In this approach, human flexibility is maintained in quay and transport operations, while yard operations are standardized through automated equipment and systems. This is not so much a technological compromise as it is the most practical form of evolution available to existing terminals.
Ultimately, the essence of semi-automation is not that it is “less automated.”
It is about redefining the roles of people and systems within the physical constraints of an existing terminal.
It means distinguishing between the areas where people perform best and the areas where machines perform best, and then improving overall operational efficiency by using the strengths of both.
8. Where Will the Competitiveness of Existing Terminals Come From?
In the future, port competitiveness will not be determined simply by berth length, the number of cranes, or yard area.
What will matter is how many more containers can be handled within the same space, how much operational variability can be reduced, and how predictably yard congestion can be managed.
Existing terminals, in particular, cannot compete with new automated terminals in exactly the same way. They cannot easily achieve the same structure as terminals that were designed for full automation from the beginning.
Therefore, the competitiveness of existing terminals must come from a different approach.
That approach is to combine operational experience, location advantages, an existing customer base, skilled personnel, and step-by-step automation.
When automated yard equipment such as ARMGC, advanced TOS, data-driven yard planning, remote control, and optimized equipment operation are added to this foundation, existing terminals can still achieve significant productivity improvements.
In other words, the future of existing terminals does not lie in simply copying fully automated terminals.
It lies in finding an automation model that fits their own conditions.
BPT’s ARMGC deployment shows one example of that direction.
9. Conclusion: The Second Evolution of Existing Terminals
BPT’s ARMGC deployment is not simply the addition of the latest automated equipment.
It is a scene that shows existing port infrastructure, which once evolved from a conventional terminal into an on-dock terminal, changing once again to adapt to the era of automation.

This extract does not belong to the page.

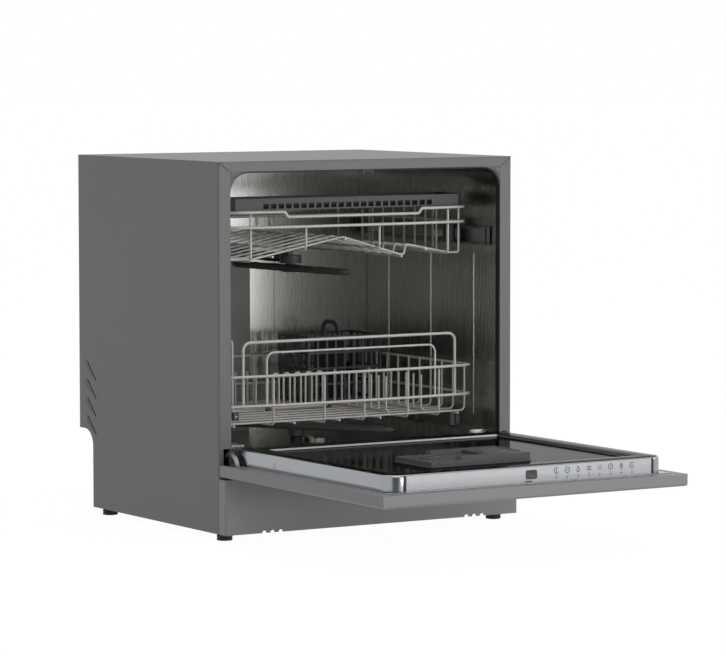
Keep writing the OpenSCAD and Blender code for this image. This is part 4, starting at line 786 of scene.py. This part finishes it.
# %% Rack wheels
wheel_profile = [(3.4, -6.5), (8.0, -6.5), (8.6, -5.6), (11.0, -5.6), (11.9, -4.8), (11.9, 1.6), (11.0, 2.5),
                 (9.4, 2.5), (8.8, 0.4), (5.4, 0.4), (4.9, 6.0), (4.2, 6.5), (0.1, 6.5)]
wheel_z = 147.5 + 0.5 + 12
for side, s in (("left", -1), ("right", 1)):
    for place, y in (("front", home + 45), ("middle", home + 153), ("rear", home + lower_depth - 3)):
        node = f"wheel_{side}_{place}"
        piece(node + "_turned", [turned(wheel_profile, (s * 223, y, wheel_z), side)], "body_" + node, grey_plastic,
              [node])

# %% Brackets, clips, basket and shelf keep their sizes and gain soft edges
for node in ("wheel_brackets", "rack_clips", "cutlery_basket"):
    softened(node, "lower_rack", grey_plastic, 0.5)
softened("cutlery_shelf", "upper_rack", grey_plastic, 0.6)

# %% [markdown]
# ## Spray arms
# A spray arm is two mouldings welded together, with a crowned back that stiffens it. Its section is a
# flattened arch that narrows towards the tip, so the arm is a loft: one section, scaled along the arm.

# %% Spray arms
def blade(reach, width, thick, middle, turn):
    """Half a spray arm: a superellipse section, |u|^2.6 + |v|^2.6 = 1, whose width falls along the arm and
    closes in a round tip."""
    t = np.linspace(0, 1, 26)
    a = np.linspace(0, 2 * pi, 28, endpoint=False)
    swell = width / 2 * (1 - 0.42 * t) * np.sqrt(np.clip(1 - t ** 14, 0.0004, 1))
    high = thick / 2 * np.sqrt(np.clip(1 - t ** 20, 0.0004, 1))
    u = np.sign(np.cos(a)) * abs(np.cos(a)) ** (2 / 2.6)
    v = np.sign(np.sin(a)) * abs(np.sin(a)) ** (2 / 2.6)
    x, y, z = swell[:, None] * u, np.broadcast_to((t * reach)[:, None], (26, 28)), high[:, None] * v
    c, s = cos(radians(turn)), sin(radians(turn))
    return grid(np.stack([c * x - s * y, s * x + c * y, z], axis=-1) + np.array(middle, dtype=float), True, True)

def jets(reach, middle, turn, high):
    """Small raised slots along both halves of an arm."""
    out = []
    for side in (0, 180):
        for i, share in enumerate((0.3, 0.47, 0.64, 0.81)):
            c, s = cos(radians(turn + side)), sin(radians(turn + side))
            x, y = (-4 if i % 2 else 4), share * reach
            place = (middle[0] + c * x - s * y, middle[1] + s * x + c * y, middle[2])
            out.append(slab(7, 3, 1.4, high - 0.4, high + 0.7, 0.4, place))
    return out

tub_middle = (29 + 420) / 2
upper_hub = [(0.1, -6.2), (13, -6.2), (15.5, -5), (15.5, 3.5), (14, 5.4), (7.6, 5.4)]
lower_hub = [(7.6, -15.4), (12.8, -15.4), (13, -6), (16, -5), (16, 3), (14, 5.4), (0.1, 6)]
for which, at, reach, turn, hub in (("upper", (0, tub_middle + 18.5, 409), 158, 7, upper_hub),
                                    ("lower", (0, tub_middle, 149), 176, 35, lower_hub)):
    arm = [blade(reach, 34, 11, at, turn), blade(reach, 34, 11, at, turn + 180), turned(hub, at)]
    piece(f"{which}_arm_moulding", arm + jets(reach, at, turn, 5.2), f"{which}_arm", grey_plastic,
          [f"{which}_spray_arm"])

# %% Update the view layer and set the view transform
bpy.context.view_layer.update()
view = bpy.context.scene.view_settings
view.view_transform = "Standard"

In the past, conventional terminals were mainly spaces for vessel loading and discharging. Container storage, CFS functions, and container repair functions depended on off-dock yards or separate facilities. Later, on-dock terminals developed into all-in-one platforms that could handle stacking, storage, gate-in/gate-out, CFS operations, and container repair work within the terminal.
Now, existing on-dock terminals are being asked to evolve once again in response to the new benchmark of fully automated terminals.
However, this evolution does not mean designing everything from scratch, as in the case of a new terminal. It means maintaining the physical conditions of an operating terminal while improving the areas where automation can have the greatest impact.
At the center of this approach is yard automation, and one of its representative pieces of equipment is the ARMGC.
If full automation is the future, semi-automation is the realistic path that allows existing terminals to move toward that future.
BPT’s ARMGC deployment is one scene from this realistic transition.
Existing terminals can no longer remain in the past. At the same time, not every terminal can become fully automated all at once.
Therefore, the key question going forward is not simply “full automation or not.”
The real question is how far each terminal can automate within its physical constraints, and how it can improve productivity under those conditions.
BPT’s case provides an important hint in answering that question.
The future of existing terminals does not lie in envying new terminals.
It lies in identifying the automation that is possible within their own structure, and redesigning the roles of people, equipment, and systems accordingly.
That is the essence of automation for existing on-dock terminals, and it is the most important meaning of BPT’s ARMGC deployment.